Republicans and the White House announced their tax reform proposal on Sept 27. The reform would create three tax brackets and lower or remove several other taxes, such as corporate income, small business, and estate taxes. A nearly doubled standard deduction would replace most itemized deductions. Trump’s announcement of the Republican-led reform effort was accompanied by House Ways and Means ranking member Sen. Neal’s (D-MA) comments that a bipartisan effort was necessary and that Democrats needed to support the middle class in light of the reform plan’s policies and the President’s promise that the rich will not benefit.
On Sept. 26, President Trump negotiated at the last minute with Democratic leaders to leave the top tax bracket rate negotiable. Despite this cooperation, Democratic leaders were skeptical that their other demands would be met. These conditions included improved child care assistance, which was integrated in the reform plan through an increased Child Tax Credit.
The day after the announcement, Democratic Senators Warren (D-MA) and Schumer (D-NY) criticized the plan as favoring the wealthy and similar to past policies based on trickle down economics. These criticisms drew the President’s ire and prompted him to dismiss the leadership’s goals as unrealistic. This position is in line with a statement last month signed by congressional Democrats which clearly highlighted the policy stance Democrats would advocate on tax reform.

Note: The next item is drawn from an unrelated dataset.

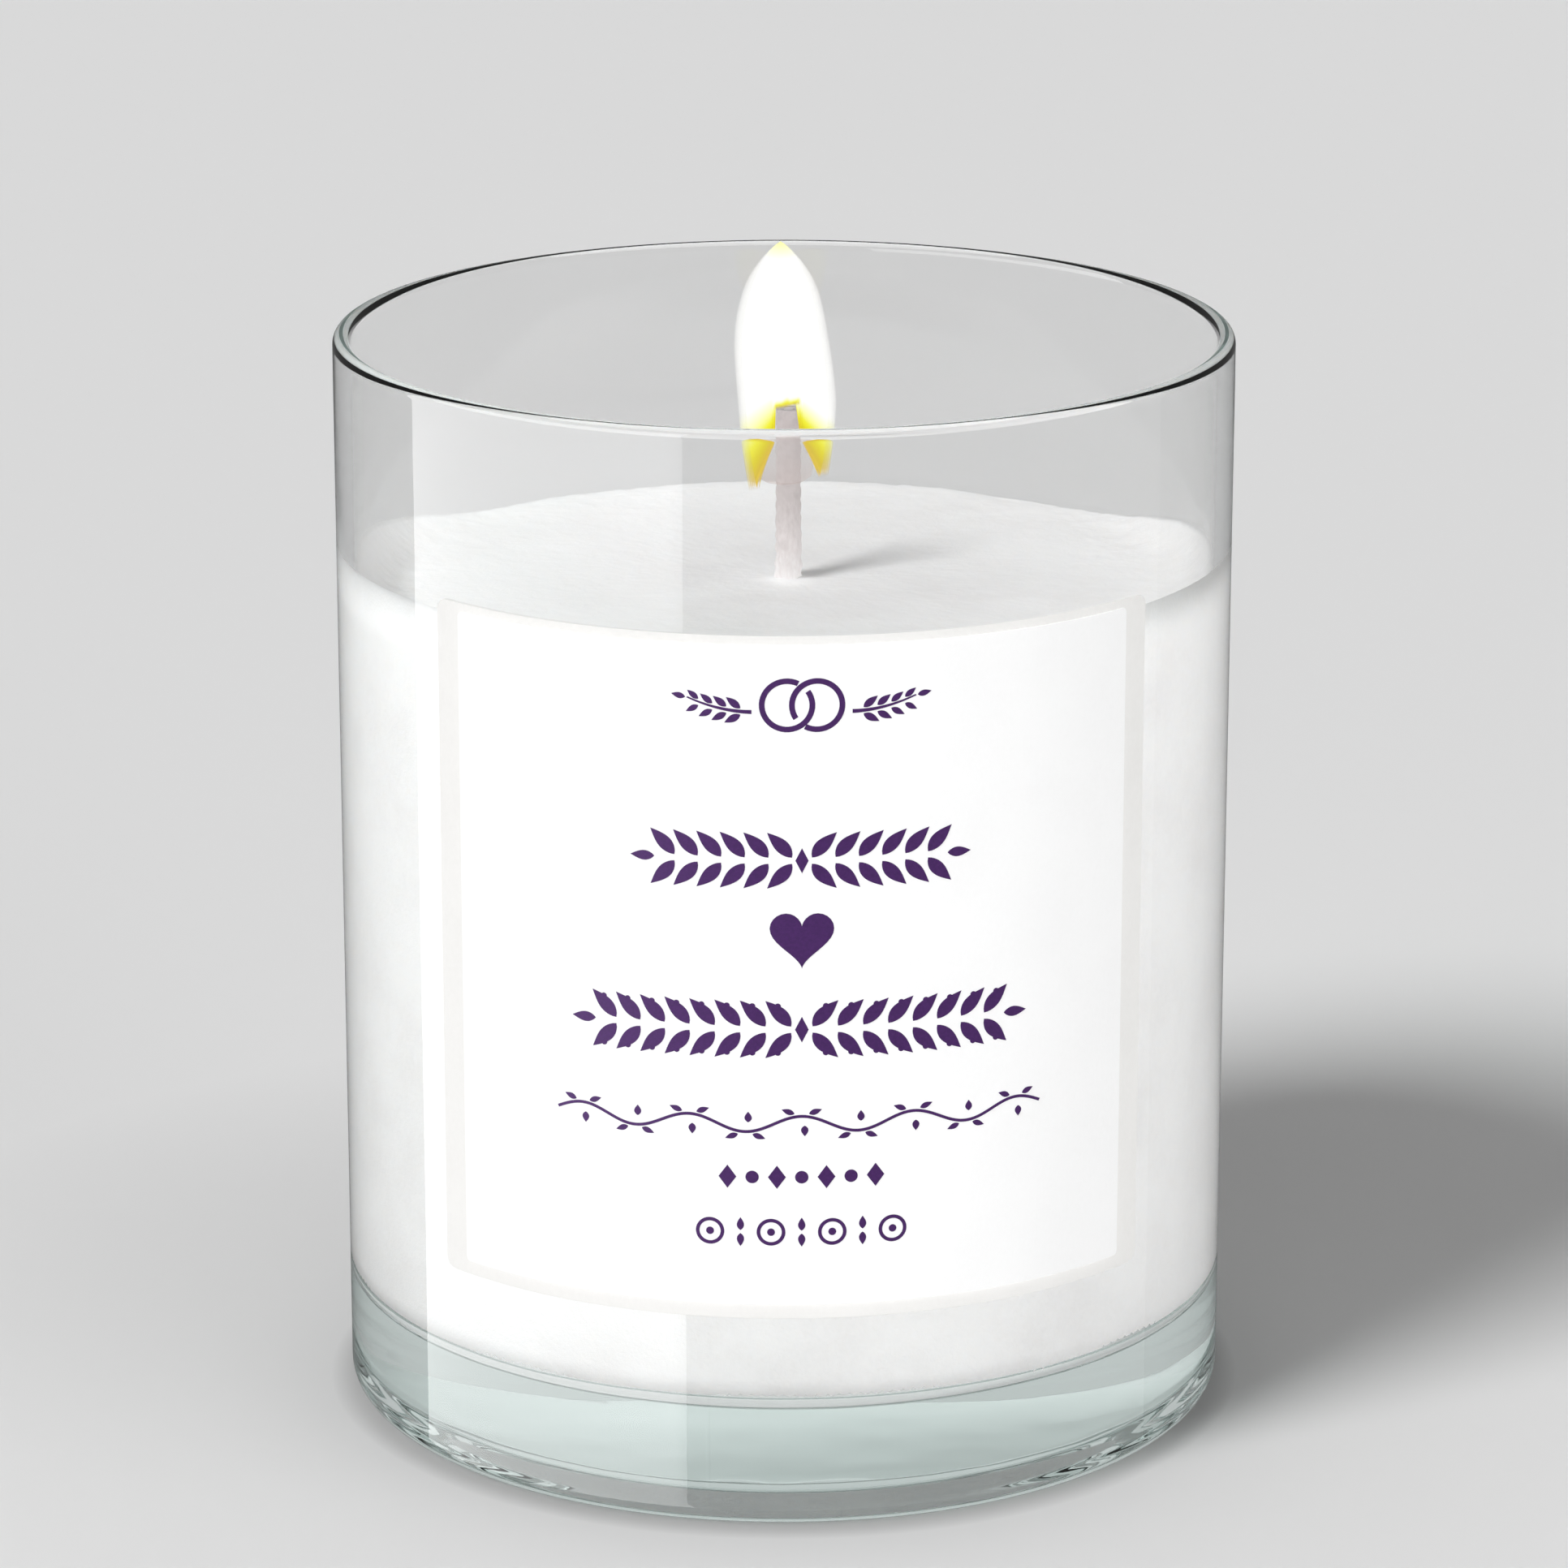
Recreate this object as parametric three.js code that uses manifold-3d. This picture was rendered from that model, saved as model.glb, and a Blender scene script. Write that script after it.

Paul Ryan (R-WI), Mitch McConnell (R-KY), Senate Finance chairman Orrin Hatch (R-UT), and House Ways and Means chairman Kevin Brady (R-TX) have joined Gary Cohn and Steve Mnuchin of the White House to write the bill. Democratic lawmakers are eager to contribute to the reform proposal but have received mixed reactions to their involvement. While some Republicans have expressed a desire to initiate bipartisan collaboration now, leadership has been cold.
Congressional Republicans, including Rep. Andy Barr (R-KY), have expressed concern over some of the reforms, such as removing state and local tax deductions and lowering the corporate interest deduction. Tensions over “pay-for” provisions in the proposal will also prove to be legislative hurdles. Sen. Corker (R-TN) expressed that any significant increase to the deficit would also hurt the measure. As of Oct. 5, the House passed a budget resolution that would aid the reform effort by providing Senate Republicans with a chance to pass reform with a simple majority through reconciliation.
For tribal interests, the plan has kept the Low Income Housing Tax Credit and tax-exempt debt; both are initiatives that encourage tribal economic development. The reform initiative also includes a five-year period allowing write-offs for depreciable assets. There is opportunity for a tribal pension allowance amid the open possibility of repealing the New Market Tax Credit.